**YOUR GOAL**: Every entry needs to be reproduced exactly.

(CAD and scene scripts)
______

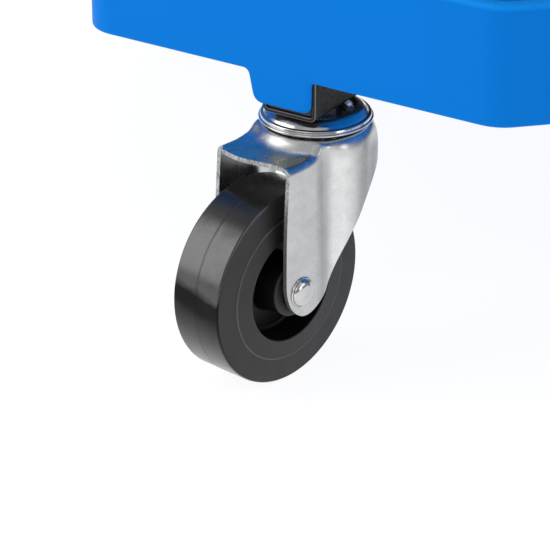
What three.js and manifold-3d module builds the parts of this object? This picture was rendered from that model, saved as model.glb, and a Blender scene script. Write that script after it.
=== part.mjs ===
// Workshop creeper seat: padded seat on four legs, moulded tool tray, square-tube cross base and four swivel casters.
// Millimetres, +Z up, X right, Y to the back. Origin on the floor, at the centre of the base.
import * as THREE from "three";
import { mergeVertices } from "three/addons/utils/BufferGeometryUtils.js";
import Module from "manifold-3d";

// ---------------------------------------------------------------- driving dimensions
const GAP = 0.3; // clearance kept between neighbouring pieces

const WHEEL_R = 37.5; // 75 mm wheel
const WHEEL_W = 22; // tread width
const WHEEL_SIDES = 32;
const HUB_SIDES = 24;
const TYRE_INNER_R = 28.2;
const HUB_RECESS_R = 20.5;
const HUB_BOSS_R = 10.5;
const HUB_BOSS_HALF = 14.5;
const HUB_RAISE = 1.2; // the core's side ring stands a little proud of the tyre
const HUB_LIP = 1.9; // and a little more at the edge of the recess
const TRAIL = 26.7; // swivel axis to wheel axle, level
const RIVET_R = 4;
const RIVET_HEAD_R = 5.8;
const SHEET = 2; // fork sheet
const FORK_HALF = 18; // outside of a fork leg from the wheel's mid plane
const FORK_TOP = 87.8;
const FORK_SHOULDER_R = 23.2;
const SEAT_RISE = 3.7; // raised round seat of the fork
const STEM_R = 5;
const CAP_TOP = 98.7;
// trail direction of each free caster, degrees: front left, front right, rear right, rear left
const CASTER_YAWS = [-145.3, -55.3, 34.7, 75];

const TUBE = 22; // square base tube
const TUBE_WALL = 1.5;
const TUBE_CORNER = 2;
const TUBE_Z0 = 100.5; // underside of the base tubes

const TRAY_HALF = 226; // tray half size across the flats
const TRAY_CHAMFER = 172.5; // length of each corner face
const TRAY_WAIST = 10; // how far the left and right sides draw in behind the corners
const WAIST_HALF = 52; // half length of the drawn-in part
const TRAY_WALL = 2.5;
const TRAY_Z0 = 115.4; // skirt's lower edge
const TRAY_RIM = 160.8;
const TRAY_FLOOR_Z0 = TUBE_Z0 + TUBE + GAP;
const TRAY_FLOOR_T = 3.7;
const RIB_T = 3;
const RIB_TOP = 150;
const RIB_X = 58; // ribs beside each side bin
const RING_HALF = 64; // half size of the centre bin's wall, at mid thickness
const TAB_Z0 = 103.1; // lower edge of the tab over each tube end
const TAB_SHIFT = -2.4; // the tab sits a little to one side of the tube's middle

const CHAMFER_D = Math.SQRT2 * TRAY_HALF - TRAY_CHAMFER / 2; // corner face from the centre
const SWIVEL_D = CHAMFER_D - 20; // swivel axis from the centre
const TUBE_END_D = SWIVEL_D + 20 - TRAY_WALL - GAP;

const LEG = 20; // square leg tube
const LEG_D = 118; // leg axis from the centre, along a diagonal
const LEG_FOOT_T = 3;
const LEG_BOLT_R = 4;
const SEAT_PLATE_Z0 = 318;
const SEAT_PLATE_T = 3;
const SEAT_PLATE_HALF = 125;
const SCREW_D = 90; // seat screw from the centre, along a diagonal
const SCREW_R = 3;
const BOARD_HALF = 172;
const BOARD_T = 12;
const SEAT_HALF = 178;
const SEAT_CORNER = 46;
const SEAT_TOP = 392;
const COVER_T = 1.6;

// ---------------------------------------------------------------- solids
const wasm = await Module();
wasm.setup();

function solid(geometry, matrix) {
  const g = geometry.index ? geometry.toNonIndexed() : geometry.clone();
  const p = new THREE.BufferGeometry().setAttribute(
    "position",
    g.getAttribute("position"),
  );
  if (matrix) p.applyMatrix4(matrix);
  const m = mergeVertices(p, 1e-4);
  return new wasm.Manifold(
    new wasm.Mesh({
      numProp: 3,
      vertProperties: m.attributes.position.array,
      triVerts: new Uint32Array(m.index.array),
    }),
  );
}

function geometryOf(s) {
  const m = s.getMesh();
  const pos = new Float32Array(m.numVert * 3);
  for (let i = 0; i < m.numVert; i++)
    pos.set(m.vertProperties.subarray(i * m.numProp, i * m.numProp + 3), i * 3);
  return new THREE.BufferGeometry()
    .setAttribute("position", new THREE.BufferAttribute(pos, 3))
    .setIndex(new THREE.BufferAttribute(new Uint32Array(m.triVerts), 1));
}

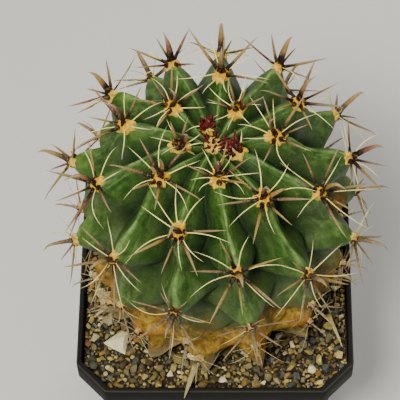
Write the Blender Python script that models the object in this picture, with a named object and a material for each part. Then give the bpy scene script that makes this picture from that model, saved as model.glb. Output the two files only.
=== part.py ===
"""Potted barrel cactus: a square pot, its grit, the ribbed body and a cluster of spines on every areole.

Metres, +Z up. The origin is the centre of the pot's underside.

The areoles follow one spiral: each is five thirteenths of a turn round from the one before it, which puts
them on thirteen ribs. A "step" below is a place along that spiral, 0 near the crown and rising with age.
"""
import math
import random

import bmesh
import bpy
import numpy as np
from mathutils import Matrix, Vector, noise
from mathutils.bvhtree import BVHTree

MM = 0.001
GAP = 0.3 * MM

# Pot: a square with cut corners, wider at the rim
POT_HEIGHT = 115 * MM
POT_RIM = 130 * MM
POT_RIM_DEPTH = 13 * MM
POT_LIP = 2.3 * MM
POT_BASE = 96 * MM
POT_WALL = 1.8 * MM
POT_FLOOR = 2.2 * MM
POT_STEP = 1.9 * MM
POT_CORNER_CUT = 14 * MM
POT_CORNER_ROUND = 2.5 * MM
POT_EDGE = 0.6 * MM
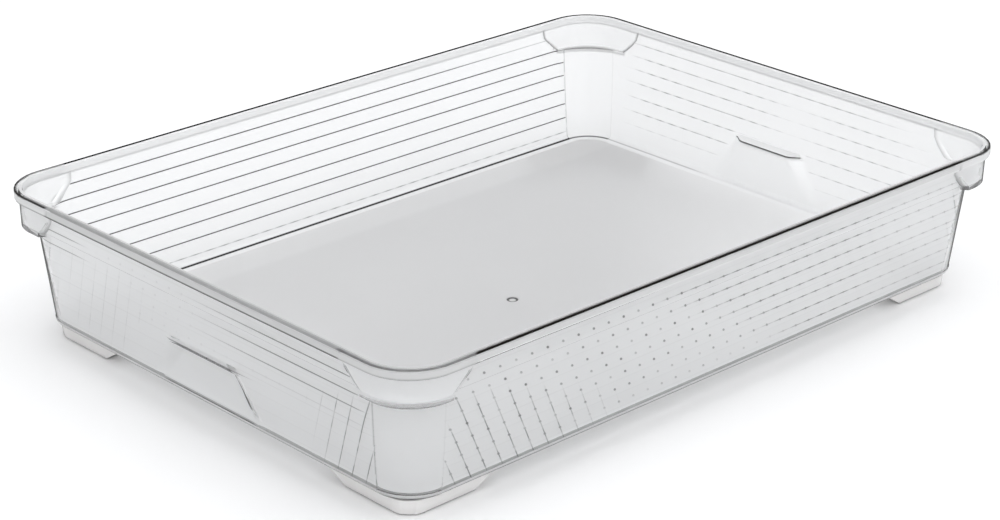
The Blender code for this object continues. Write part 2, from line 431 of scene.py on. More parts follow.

______

**RESPONSE FOR THIS EXERCISE**:
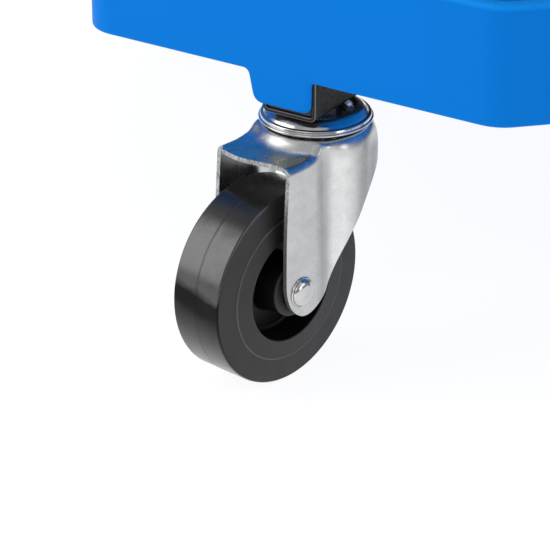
What three.js and manifold-3d module builds the parts of this object? This picture was rendered from that model, saved as model.glb, and a Blender scene script. Write that script after it.
=== part.mjs ===
// Workshop creeper seat: padded seat on four legs, moulded tool tray, square-tube cross base and four swivel casters.
// Millimetres, +Z up, X right, Y to the back. Origin on the floor, at the centre of the base.
import * as THREE from "three";
import { mergeVertices } from "three/addons/utils/BufferGeometryUtils.js";
import Module from "manifold-3d";

// ---------------------------------------------------------------- driving dimensions
const GAP = 0.3; // clearance kept between neighbouring pieces

const WHEEL_R = 37.5; // 75 mm wheel
const WHEEL_W = 22; // tread width
const WHEEL_SIDES = 32;
const HUB_SIDES = 24;
const TYRE_INNER_R = 28.2;
const HUB_RECESS_R = 20.5;
const HUB_BOSS_R = 10.5;
const HUB_BOSS_HALF = 14.5;
const HUB_RAISE = 1.2; // the core's side ring stands a little proud of the tyre
const HUB_LIP = 1.9; // and a little more at the edge of the recess
const TRAIL = 26.7; // swivel axis to wheel axle, level
const RIVET_R = 4;
const RIVET_HEAD_R = 5.8;
const SHEET = 2; // fork sheet
const FORK_HALF = 18; // outside of a fork leg from the wheel's mid plane
const FORK_TOP = 87.8;
const FORK_SHOULDER_R = 23.2;
const SEAT_RISE = 3.7; // raised round seat of the fork
const STEM_R = 5;
const CAP_TOP = 98.7;
// trail direction of each free caster, degrees: front left, front right, rear right, rear left
const CASTER_YAWS = [-145.3, -55.3, 34.7, 75];

const TUBE = 22; // square base tube
const TUBE_WALL = 1.5;
const TUBE_CORNER = 2;
const TUBE_Z0 = 100.5; // underside of the base tubes

const TRAY_HALF = 226; // tray half size across the flats
const TRAY_CHAMFER = 172.5; // length of each corner face
const TRAY_WAIST = 10; // how far the left and right sides draw in behind the corners
const WAIST_HALF = 52; // half length of the drawn-in part
const TRAY_WALL = 2.5;
const TRAY_Z0 = 115.4; // skirt's lower edge
const TRAY_RIM = 160.8;
const TRAY_FLOOR_Z0 = TUBE_Z0 + TUBE + GAP;
const TRAY_FLOOR_T = 3.7;
const RIB_T = 3;
const RIB_TOP = 150;
const RIB_X = 58; // ribs beside each side bin
const RING_HALF = 64; // half size of the centre bin's wall, at mid thickness
const TAB_Z0 = 103.1; // lower edge of the tab over each tube end
const TAB_SHIFT = -2.4; // the tab sits a little to one side of the tube's middle

const CHAMFER_D = Math.SQRT2 * TRAY_HALF - TRAY_CHAMFER / 2; // corner face from the centre
const SWIVEL_D = CHAMFER_D - 20; // swivel axis from the centre
const TUBE_END_D = SWIVEL_D + 20 - TRAY_WALL - GAP;

const LEG = 20; // square leg tube
const LEG_D = 118; // leg axis from the centre, along a diagonal
const LEG_FOOT_T = 3;
const LEG_BOLT_R = 4;
const SEAT_PLATE_Z0 = 318;
const SEAT_PLATE_T = 3;
const SEAT_PLATE_HALF = 125;
const SCREW_D = 90; // seat screw from the centre, along a diagonal
const SCREW_R = 3;
const BOARD_HALF = 172;
const BOARD_T = 12;
const SEAT_HALF = 178;
const SEAT_CORNER = 46;
const SEAT_TOP = 392;
const COVER_T = 1.6;

// ---------------------------------------------------------------- solids
const wasm = await Module();
wasm.setup();

function solid(geometry, matrix) {
  const g = geometry.index ? geometry.toNonIndexed() : geometry.clone();
  const p = new THREE.BufferGeometry().setAttribute(
    "position",
    g.getAttribute("position"),
  );
  if (matrix) p.applyMatrix4(matrix);
  const m = mergeVertices(p, 1e-4);
  return new wasm.Manifold(
    new wasm.Mesh({
      numProp: 3,
      vertProperties: m.attributes.position.array,
      triVerts: new Uint32Array(m.index.array),
    }),
  );
}

function geometryOf(s) {
  const m = s.getMesh();
  const pos = new Float32Array(m.numVert * 3);
  for (let i = 0; i < m.numVert; i++)
    pos.set(m.vertProperties.subarray(i * m.numProp, i * m.numProp + 3), i * 3);
  return new THREE.BufferGeometry()
    .setAttribute("position", new THREE.BufferAttribute(pos, 3))
    .setIndex(new THREE.BufferAttribute(new Uint32Array(m.triVerts), 1));
}

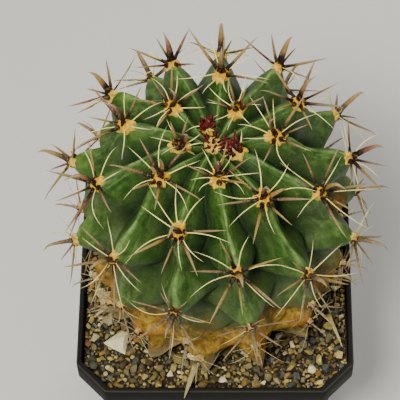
Write the Blender Python script that models the object in this picture, with a named object and a material for each part. Then give the bpy scene script that makes this picture from that model, saved as model.glb. Output the two files only.
=== part.py ===
"""Potted barrel cactus: a square pot, its grit, the ribbed body and a cluster of spines on every areole.

Metres, +Z up. The origin is the centre of the pot's underside.

The areoles follow one spiral: each is five thirteenths of a turn round from the one before it, which puts
them on thirteen ribs. A "step" below is a place along that spiral, 0 near the crown and rising with age.
"""
import math
import random

import bmesh
import bpy
import numpy as np
from mathutils import Matrix, Vector, noise
from mathutils.bvhtree import BVHTree

MM = 0.001
GAP = 0.3 * MM

# Pot: a square with cut corners, wider at the rim
POT_HEIGHT = 115 * MM
POT_RIM = 130 * MM
POT_RIM_DEPTH = 13 * MM
POT_LIP = 2.3 * MM
POT_BASE = 96 * MM
POT_WALL = 1.8 * MM
POT_FLOOR = 2.2 * MM
POT_STEP = 1.9 * MM
POT_CORNER_CUT = 14 * MM
POT_CORNER_ROUND = 2.5 * MM
POT_EDGE = 0.6 * MM
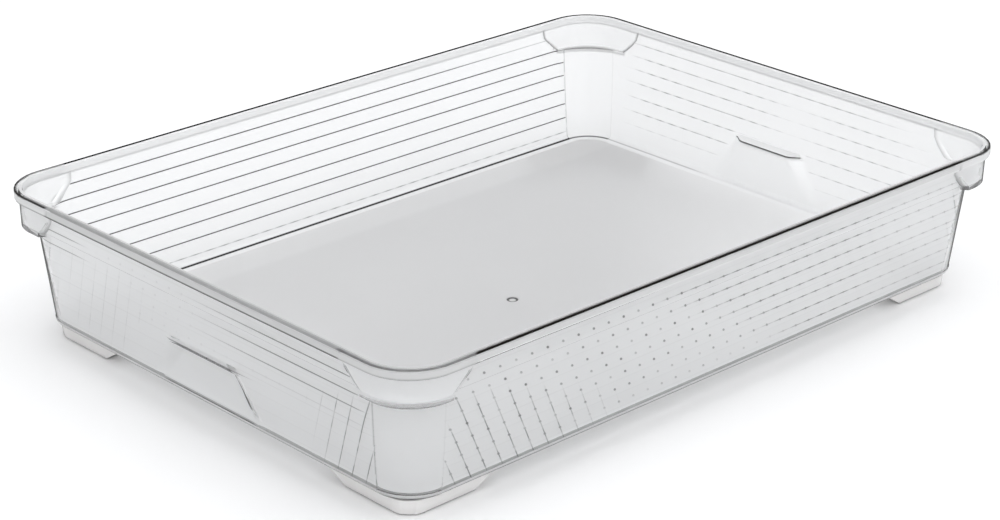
The Blender code for this object continues. Write part 2, from line 431 of scene.py on. More parts follow.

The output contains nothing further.